To deal with the irrigation efficiency paradox, a rebound intensity model and a dual principal–agent model were constructed based on the rebound effect of irrigation water and principal-agent theory. The models were applied to the Shenwu Irrigation Area as a case study. The results show that there is a paradox of irrigation efficiency caused by a disorderly expansion of irrigation area in the Shenwu Irrigation Area. As a water rights trade pilot in arid areas, many water-saving projects have been implemented in the Shenwu Irrigation Area. However, due to unauthorized expansion of irrigation area by the Rural Water Cooperation Organization, a huge amount of water-saving is not returned to the ecology as planned. As a result, the expected effect of water-saving projects has faded.

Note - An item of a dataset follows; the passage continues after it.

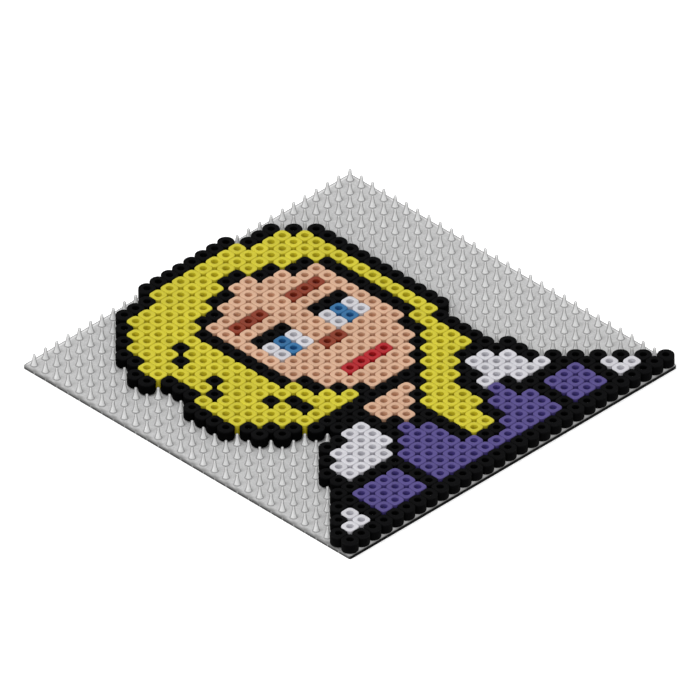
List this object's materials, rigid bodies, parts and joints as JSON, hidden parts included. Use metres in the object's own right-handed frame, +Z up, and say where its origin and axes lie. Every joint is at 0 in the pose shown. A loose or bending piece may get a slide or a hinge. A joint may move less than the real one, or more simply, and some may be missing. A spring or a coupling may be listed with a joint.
{
  "type": "fuse bead pegboard",
  "caption": "Square pegboard with flared pegs, carrying a portrait laid out in short coloured tube beads that lift off their pegs.",
  "frame": {"origin": "middle of the plate's underside, on the surface that the board lies on", "axes": "+X along the picture's lower edge from its left to its right, +Y up the picture, +Z up out of the board, along the pegs"},
  "size_m": [0.1456, 0.1456, 0.0055],
  "materials": {
    "board": "fine grained light grey moulding",
    "pegs": "smooth, slightly frosted, light grey",
    "black_beads": "satin black polyethylene",
    "yellow_beads": "satin yellow polyethylene",
    "skin_beads": "satin peach polyethylene",
    "brown_beads": "satin red-brown polyethylene",
    "white_beads": "satin white polyethylene",
    "blue_beads": "satin blue polyethylene",
    "red_beads": "satin red polyethylene",
    "purple_beads": "satin purple polyethylene"
  },
  "bodies": {
    "pegboard": {"base_plate": "board", "peg_field": "pegs"},
    "crown_outline_beads": {"crown_outline": "black_beads"},
    "left_hair_outline_beads": {"left_hair_outline": "black_beads"},
    "right_hair_outline_beads": {"right_hair_outline": "black_beads"},
    "jaw_line_beads": {"jaw_line": "black_beads"},
    "hairline_beads": {"hairline": "black_beads"},
    "hair_strands_beads": {"hair_strands": "black_beads"},
    "hair_crown_beads": {"hair_crown": "yellow_beads"},
    "hair_left_beads": {"hair_left": "yellow_beads"},
    "hair_right_beads": {"hair_right": "yellow_beads"},
    "front_lock_beads": {"front_lock": "yellow_beads"},
    "lock_outline_beads": {"lock_outline": "black_beads"},
    "forehead_beads": {"forehead": "skin_beads"},
    "face_beads": {"face": "skin_beads"},
    "neck_beads": {"neck": "skin_beads"},
    "brows_beads": {"brows": "brown_beads"},
    "lashes_beads": {"lashes": "black_beads"},
    "eye_whites_beads": {"eye_whites": "white_beads"},
    "irises_beads": {"irises": "blue_beads"},
    "nose_beads": {"nose": "brown_beads"},
    "mouth_beads": {"mouth": "red_beads"},
    "puffs_beads": {"puffs": "white_beads"},
    "cuffs_beads": {"cuffs": "white_beads"},
    "bodice_beads": {"bodice": "purple_beads"},
    "bodice_trim_beads": {"bodice_trim": "black_beads"},
    "sleeves_beads": {"sleeves": "purple_beads"},
    "left_sleeve_outline_beads": {"left_sleeve_outline": "black_beads"},
    "right_sleeve_outline_beads": {"right_sleeve_outline": "black_beads"},
    "bottom_row_beads": {"bottom_row": "black_beads"}
  },
  "joints": [
    {"name": "crown_outline_lift", "type": "slide", "parent": "pegboard", "child": "crown_outline_beads", "axis": [0, 0, 1], "range_m": [0, 0.008]},
    {"name": "left_hair_outline_lift", "type": "slide", "parent": "pegboard", "child": "left_hair_outline_beads", "axis": [0, 0, 1], "range_m": [0, 0.008]},
    {"name": "right_hair_outline_lift", "type": "slide", "parent": "pegboard", "child": "right_hair_outline_beads", "axis": [0, 0, 1], "range_m": [0, 0.008]},
    {"name": "jaw_line_lift", "type": "slide", "parent": "pegboard", "child": "jaw_line_beads", "axis": [0, 0, 1], "range_m": [0, 0.008]},
    {"name": "hairline_lift", "type": "slide", "parent": "pegboard", "child": "hairline_beads", "axis": [0, 0, 1], "range_m": [0, 0.008]},
    {"name": "hair_strands_lift", "type": "slide", "parent": "pegboard", "child": "hair_strands_beads", "axis": [0, 0, 1], "range_m": [0, 0.008]},
    {"name": "hair_crown_lift", "type": "slide", "parent": "pegboard", "child": "hair_crown_beads", "axis": [0, 0, 1], "range_m": [0, 0.008]},
    {"name": "hair_left_lift", "type": "slide", "parent": "pegboard", "child": "hair_left_beads", "axis": [0, 0, 1], "range_m": [0, 0.008]},
    {"name": "hair_right_lift", "type": "slide", "parent": "pegboard", "child": "hair_right_beads", "axis": [0, 0, 1], "range_m": [0, 0.008]},
    {"name": "front_lock_lift", "type": "slide", "parent": "pegboard", "child": "front_lock_beads", "axis": [0, 0, 1], "range_m": [0, 0.008]},
    {"name": "lock_outline_lift", "type": "slide", "parent": "pegboard", "child": "lock_outline_beads", "axis": [0, 0, 1], "range_m": [0, 0.008]},
    {"name": "forehead_lift", "type": "slide", "parent": "pegboard", "child": "forehead_beads", "axis": [0, 0, 1], "range_m": [0, 0.008]},
    {"name": "face_lift", "type": "slide", "parent": "pegboard", "child": "face_beads", "axis": [0, 0, 1], "range_m": [0, 0.008]},
    {"name": "neck_lift", "type": "slide", "parent": "pegboard", "child": "neck_beads", "axis": [0, 0, 1], "range_m": [0, 0.008]},
    {"name": "brows_lift", "type": "slide", "parent": "pegboard", "child": "brows_beads", "axis": [0, 0, 1], "range_m": [0, 0.008]},
    {"name": "lashes_lift", "type": "slide", "parent": "pegboard", "child": "lashes_beads", "axis": [0, 0, 1], "range_m": [0, 0.008]},
    {"name": "eye_whites_lift", "type": "slide", "parent": "pegboard", "child": "eye_whites_beads", "axis": [0, 0, 1], "range_m": [0, 0.008]},
    {"name": "irises_lift", "type": "slide", "parent": "pegboard", "child": "irises_beads", "axis": [0, 0, 1], "range_m": [0, 0.008]},
    {"name": "nose_lift", "type": "slide", "parent": "pegboard", "child": "nose_beads", "axis": [0, 0, 1], "range_m": [0, 0.008]},
    {"name": "mouth_lift", "type": "slide", "parent": "pegboard", "child": "mouth_beads", "axis": [0, 0, 1], "range_m": [0, 0.008]},
    {"name": "puffs_lift", "type": "slide", "parent": "pegboard", "child": "puffs_beads", "axis": [0, 0, 1], "range_m": [0, 0.008]},
    {"name": "cuffs_lift", "type": "slide", "parent": "pegboard", "child": "cuffs_beads", "axis": [0, 0, 1], "range_m": [0, 0.008]},
    {"name": "bodice_lift", "type": "slide", "parent": "pegboard", "child": "bodice_beads", "axis": [0, 0, 1], "range_m": [0, 0.008]},
    {"name": "bodice_trim_lift", "type": "slide", "parent": "pegboard", "child": "bodice_trim_beads", "axis": [0, 0, 1], "range_m": [0, 0.008]},
    {"name": "sleeves_lift", "type": "slide", "parent": "pegboard", "child": "sleeves_beads", "axis": [0, 0, 1], "range_m": [0, 0.008]},
    {"name": "left_sleeve_outline_lift", "type": "slide", "parent": "pegboard", "child": "left_sleeve_outline_beads", "axis": [0, 0, 1], "range_m": [0, 0.008]},
    {"name": "right_sleeve_outline_lift", "type": "slide", "parent": "pegboard", "child": "right_sleeve_outline_beads", "axis": [0, 0, 1], "range_m": [0, 0.008]},
    {"name": "bottom_row_lift", "type": "slide", "parent": "pegboard", "child": "bottom_row_beads", "axis": [0, 0, 1], "range_m": [0, 0.008]}
  ]
}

Along with an aggravated over-extraction of groundwater, great harm has been caused to the local ecological environment. The essence of the paradox of irrigation efficiency lies in the conflict of objectives among heterogeneous stakeholders under asymmetric information and inadequate supervision. The Rural Water Cooperation Organization prefers to expand the irrigation area, which is cost-effective and gains profit fast. The Irrigation District Management Unit tends to sell more water to increase its income. According to their interest preference, their behavior contradicts the local government’s water-saving plan, which results in the paradox of irrigation efficiency. The analysis and discussion of the dual principal–agent model propose several countermeasures to reduce the intensity of the paradox of irrigation efficiency: take into account the interests of various stakeholders and formulate a reasonable benefit-sharing mechanism; improve the level of irrigation water metering and reduce information asymmetry; specify the regulation of water-saving and enhance the management and restriction of water use.